Data provided:
>> begin
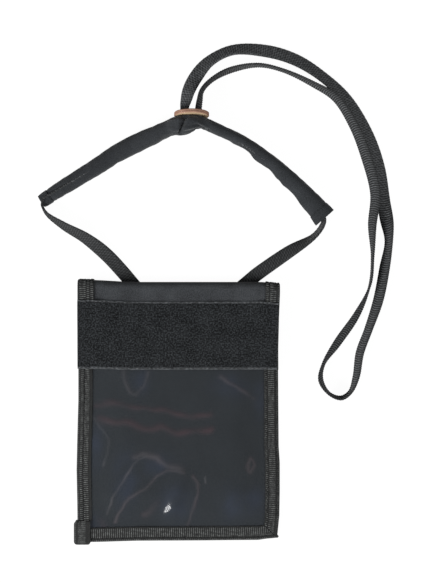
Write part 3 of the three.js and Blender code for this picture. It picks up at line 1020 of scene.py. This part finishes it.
def pouch_thread():
    """The lines of stitching along the bindings, and just inside the long edges of the flap's tape."""

    def row(point, x, y, height):
        line = point(np.asarray(x, float), np.asarray(y, float), height)
        return stitch_row(line, (0, 0, 1))

    y = grid(corner_high[1] + 1, FLAP_EDGE + 6, 2)
    x = grid(bottom_low[0] + 1, RIGHT - 6, 2)
    top = SEWN_TOP + 0.12
    body = row(pouch_point, LEFT + LEFT_SEAM + 0 * y, y, top)
    body += row(pouch_point, RIGHT - RIGHT_SEAM + 0 * y, y, top)
    body += row(pouch_point, x, BOTTOM + BOTTOM_SEAM + 0 * x, top)
    zigzag = grid(BOTTOM + BINDING + 1, FLAP_EDGE + 6, RIB_PITCH)
    inset = ZIGZAG_SEAM + ZIGZAG_WIDTH * (np.arange(len(zigzag)) % 2)
    for a, b in zip(range(len(zigzag) - 1), range(1, len(zigzag))):
        ends = pouch_point(RIGHT - inset[[a, b]], zigzag[[a, b]], top)
        share = np.linspace(0, 1, 5)[:, None]
        body.append(ends[0] + (ends[1] - ends[0]) * share + (0, 0, 0.12) * np.sin(math.pi * share))
    sew("pouch_stitches", "pouch", body)

    x = grid(field_low[0] + 1.5, field_high[0] - 1.5, 2)
    height = flap_high[2] + 0.75 + over_binding(x)
    upper = row(flap_point, x, field_high[1] - TAPE_SEAM + 0 * x, height)
    lower = row(flap_point, x, field_low[1] + TAPE_SEAM + 0 * x, height)
    sew("flap_stitches", "flap", upper + lower)


pouch_thread()


# ---------- the neck sleeve ----------

# Along the sleeve: its middle, then half its width and half its height, all in millimetres.
SLEEVE = (
    (-99.1, 154.1, 4.2, 4.4, 3.6),
    (-94.9, 156.8, 4.5, 4.9, 4.0),
    (-84.3, 163.8, 4.8, 5.5, 4.3),
    (-64.7, 175.8, 5.0, 6.0, 4.6),
    (-42.4, 189.9, 5.2, 6.6, 4.8),
    (-26.0, 198.4, 5.8, 6.7, 5.3),
    (-15.0, 203.0, 7.0, 6.4, 6.4),
    (-5.5, 207.4, 8.4, 6.0, 7.4),
    (1.0, 208.8, 10.4, 7.0, 10.0),
    (8.0, 210.8, 11.6, 7.0, 11.4),
    (14.0, 212.0, 10.4, 5.2, 10.0),
    (20.0, 210.6, 8.8, 4.5, 7.8),
    (30.0, 206.6, 6.8, 4.2, 5.8),
    (45.3, 199.4, 5.6, 4.4, 5.1),
    (61.9, 187.6, 5.1, 5.4, 4.7),
    (77.8, 174.4, 5.3, 6.1, 5.1),
    (92.8, 159.5, 5.5, 7.0, 5.3),
    (102.5, 149.3, 5.5, 7.6, 5.3),
    (108.6, 142.4, 5.4, 8.0, 5.1),
)
# Its small creases: how far from its mouth, and their depth, width and slant.
SLEEVE_CREASES = (
    (-14.0, 0.8, 2.0, -2.0), (8.5, 0.9, 1.6, -1.8), (-21, 0.5, 2.2, 3.0), (16, 0.5, 2.0, 2.5),
    (-58, 0.35, 3.0, 4.0), (47, 0.35, 3.0, -4.0), (84, 0.5, 2.6, 3.0),
)
SLEEVE_WALL = 0.7
SCALLOP_START, SCALLOP_LENGTH, SCALLOP_DEPTH = 43.5, 18, 1.3  # the waves along the right arm's near edge
MOUTH_X = 9.5
DISC_TOUCH = 2.25  # from the disc's middle plane to the face of the sleeve that is pressed against it
TOUCH_RADIUS = 15.5

DISC_LEAN = math.radians(8)
disc_low, disc_high = box_mm("slider_disc")
disc_middle = (disc_low + disc_high) / 2


def neck_sleeve():
    """A soft tube round the strap, open at both ends and where the strap leaves it for the disc."""
    line, distance = smooth_line(np.array(SLEEVE), 0.6)
    centre, half_width, half_height = line[:, :3], line[:, 3:4], line[:, 4:5]
    _, right, up = line_frame(centre)
    along = distance[:, None]
    middle = distance[np.argmin(np.abs(centre[:, 0] - MOUTH_X))]
    mouth = np.radians(4 + 62 * hump((along - middle) / 7.5))
    share = np.linspace(0, 1, 72)[None, :]
    angle = math.pi - mouth / 2 - share * (math.tau - mouth)
    away = np.abs(along - middle)
    near = smooth((np.cos(angle) + 0.1) / 0.8)

    front = np.clip(np.sin(angle), 0, 1) ** 0.6 * smooth((np.cos(angle) + 0.7) / 0.4)
    from_tuck = along - middle + 3.8 + 4.6 * np.cos(angle)
    creases = front * (4.8 * hump(from_tuck / 1.25) - 0.7 * hump((from_tuck + 3.4) / 2.4))
    for from_middle, depth, width, slant in SLEEVE_CREASES:
        creases += near * depth * hump((along - middle - from_middle + slant * np.cos(angle)) / width)
    on_right_arm = smooth((centre[:, :1] - 36) / 10) * smooth((102 - centre[:, :1]) / 10)
    scallops = 0.5 - 0.5 * np.cos(math.tau * (centre[:, :1] - SCALLOP_START) / SCALLOP_LENGTH)
    creases += SCALLOP_DEPTH * near * on_right_arm * scallops
    folds = 0.14 * ripple(along, angle * 9, 22, 23) + 0.12 * ripple(along, angle * 6, 9, 24)
    gathers = 0.55 * hump(away / 14) * np.sin(9 * angle + 0.35 * along)
    from_end = np.minimum(along, distance[-1] - along)
    hem = 0.3 * smooth((8 - from_end) / 0.8) - 0.25 * hump((from_end - 8) / 0.8)
    flare = 0.9 * smooth((10 - (distance[-1] - along)) / 10) * np.maximum(0, np.cos(angle + 0.6))

    def surface(inset):
        reach = -creases + folds + gathers + hem + flare - inset
        squared = np.sign(np.cos(angle)) * np.abs(np.cos(angle)) ** (0.85 - 0.3 * hump(away / 14))
        side = (half_width + reach) * squared
        rise = (half_height + reach * 0.8) * np.sin(angle)
        points = centre[:, None] + side[..., None] * right[:, None] + rise[..., None] * up[:, None]
        points[..., 2] = np.maximum(points[..., 2], 0.15 + inset)
        face_y = disc_middle[1] - DISC_TOUCH + (points[..., 2] - disc_middle[2]) * math.tan(DISC_LEAN) - inset
        beside = np.hypot(points[..., 0] - disc_middle[0], points[..., 2] - disc_middle[2])
        pressed = smooth((TOUCH_RADIUS - beside) / 2.5)
        points[..., 1] -= pressed * np.maximum(0, points[..., 1] - face_y)
        return points

    piece = cloth("soft_neck_sleeve", surface(0), surface(SLEEVE_WALL), sleeve_fabric, "sleeve_fabric")
    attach(piece, "pouch")
    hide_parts("neck_sleeve")

    rows = []
    for at in (7.0, distance[-1] - 7.0):
        row = np.argmin(np.abs(distance - at))
        ring = surface(0)[row, 8:64]
        outward = (ring - centre[row]) / np.linalg.norm(ring - centre[row], axis=1, keepdims=True)
        rows += stitch_row(ring, outward.mean(axis=0) * 0.3, 2.0, 1.0)
    sew("sleeve_stitches", "pouch", rows)
    return piece


sleeve = neck_sleeve()


# ---------- the sliding disc ----------


def lathe(name, profile, sides):
    """A closed solid of revolution about Z from (radius, height) points that start and end on the axis."""
    turn = np.linspace(0, math.tau, sides, endpoint=False)
    work = bmesh.new()
    rings = []
    for radius, height in profile:
        if radius == 0:
            rings.append([work.verts.new((0, 0, height * MM))] * sides)
        else:
            ring = [(radius * MM * math.cos(a), radius * MM * math.sin(a), height * MM) for a in turn]
            rings.append([work.verts.new(point) for point in ring])
    for low, high in zip(rings, rings[1:]):
        for j in range(sides):
            corners = [low[j], low[(j + 1) % sides], high[(j + 1) % sides], high[j]]
            work.faces.new(list(dict.fromkeys(corners)))
    bmesh.ops.recalc_face_normals(work, faces=work.faces)
    mesh = bpy.data.meshes.new(name)
    work.to_mesh(mesh)
    work.free()
    piece = bpy.data.objects.new(name, mesh)
    bpy.context.scene.collection.objects.link(piece)
    return piece


DISC_THICKNESS = 3.0
HOLE_PLACE = 5.0  # how far each hole's middle is from the disc's


def slider_disc():
    """A disc of leather with rounded edges, and a flared hole for each strand."""
    radius = (disc_high[0] - disc_low[0]) / 2
    half = DISC_THICKNESS / 2
    rim = [(radius - 0.9, 0), (radius - 0.35, 0.12), (radius, 0.5)]
    rim += [(radius, half - 0.25), (radius - 0.3, half)]
    lower = [(r, h - half) for r, h in rim]
    upper = [(r, half - h) for r, h in reversed(rim)]
    face = [0, 4, 8, 10.5]
    profile = [(r, -half) for r in face] + lower + upper[1:] + [(r, half) for r in reversed(face)]
    disc = lathe("slider_disc_leather", profile, 120)
    for side in (-1, 1):
        flare = [(0, -4), (4.6, -4), (4.6, -2.4), (3.45, -1.5), (3.1, -0.9)]
        cutter = lathe("hole_cutter", flare + [(r, -h) for r, h in reversed(flare)], 40)
        cutter.location.x = side * HOLE_PLACE * MM
        cut = disc.modifiers.new("hole", "BOOLEAN")
        cut.object = cutter
        cut.solver = "EXACT"
        bpy.context.view_layer.update()
        whole = bpy.data.meshes.new_from_object(disc.evaluated_get(bpy.context.evaluated_depsgraph_get()))
        disc.modifiers.clear()
        disc.data = whole
        bpy.data.objects.remove(cutter)
    mesh = disc.data
    height = np.array([vertex.co.z for vertex in mesh.vertices]) / MM
    out = np.array([vertex.co.xy.length for vertex in mesh.vertices]) / MM
    flat = (np.abs(height) > half - 0.2) & (out < radius - 0.5)
    mesh.attributes.new("raised", "FLOAT", "POINT").data.foreach_set("value", flat.astype(np.float32))
    mesh.materials.clear()
    mesh.materials.append(slider_leather)
    mesh.shade_smooth()
    disc.rotation_euler = (-math.pi / 2 - DISC_LEAN, 0, 0)
    disc.location = disc_middle * MM
    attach(disc, "slider")
    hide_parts("slider_disc")
    return disc


disc = slider_disc()


# ---------- stage, light and camera ----------


LAYOUT_MIDDLE = (0.03, 0.08, 0)
WINDOW_LOW_MIDDLE = (0.0, -0.07, 0)
CAMERA_PLACE = (0.0298, 0.0883, 1.19)
WORLD_LIGHT = 0.24


def plain(name, height, base, glow):
    """A level surface of one grey, which glows a little."""
    bpy.ops.mesh.primitive_plane_add(size=6, location=(0.03, 0.09, height))
    surface = bpy.context.object
    surface.name = name
    look = Look(name, Base_Color=(base, base, base, 1), Roughness=1.0, Specular_IOR_Level=0.0)
    look.shader.inputs["Emission Color"].default_value = (1, 1, 1, 1)
    look.shader.inputs["Emission Strength"].default_value = glow
    surface.data.materials.append(look.material)
    return surface


def stage():
    """A near-white floor that throws no light back, over a grey one that throws back a little."""
    floor = plain("floor", -0.0006, 0.10, 0.96)
    floor.visible_diffuse = False
    floor.visible_glossy = False
    plain("table", -0.0012, 0.10, 0.0)

    world = bpy.data.worlds.new("studio")
    bpy.context.scene.world = world
    world.use_nodes = True
    world.node_tree.nodes["Background"].inputs["Color"].default_value = (1, 1, 1, 1)
    world.node_tree.nodes["Background"].inputs["Strength"].default_value = WORLD_LIGHT


def softbox(name, place, target, size, power):
    """A square light of size metres and power watts, turned towards target."""
    light = bpy.data.lights.new(name, "AREA")
    light.shape = "SQUARE"
    light.size = size
    light.energy = power
    lamp = bpy.data.objects.new(name, light)
    lamp.location = place
    lamp.rotation_euler = (Vector(target) - Vector(place)).to_track_quat("-Z", "Y").to_euler()
    bpy.context.scene.collection.objects.link(lamp)


def camera():
    """Straight above the layout, looking down."""
    lens = bpy.data.cameras.new("camera")
    lens.lens = 100
    lens.sensor_width = 36
    eye = bpy.data.objects.new("camera", lens)
    eye.location = CAMERA_PLACE
    bpy.context.scene.collection.objects.link(eye)
    bpy.context.scene.camera = eye
    bpy.context.scene.view_settings.view_transform = "Standard"


stage()
softbox("key", (-1.15, -0.8, 0.8), LAYOUT_MIDDLE, 0.8, 29.0)
softbox("fill", (1.25, -0.35, 0.55), LAYOUT_MIDDLE, 0.7, 2.4)
softbox("glint", (1.1, -0.35, 1.0), WINDOW_LOW_MIDDLE, 0.24, 5.0)
camera()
>> end
Written task:
Restate, word for word and with nothing added, the lines from the first line of the listing through the one where "return stitch_row(line, (0, 0, 1))" stands.

Correct response:
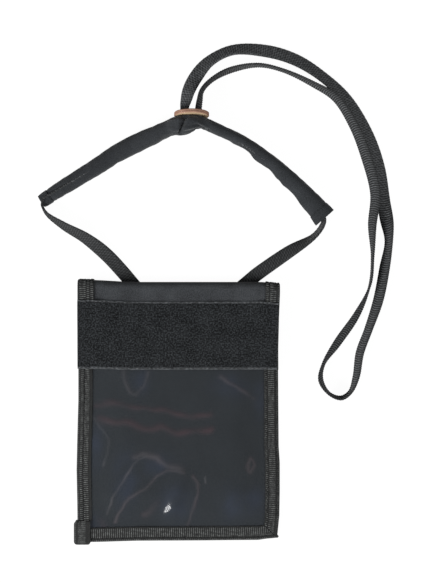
Write part 3 of the three.js and Blender code for this picture. It picks up at line 1020 of scene.py. This part finishes it.
def pouch_thread():
    """The lines of stitching along the bindings, and just inside the long edges of the flap's tape."""

    def row(point, x, y, height):
        line = point(np.asarray(x, float), np.asarray(y, float), height)
        return stitch_row(line, (0, 0, 1))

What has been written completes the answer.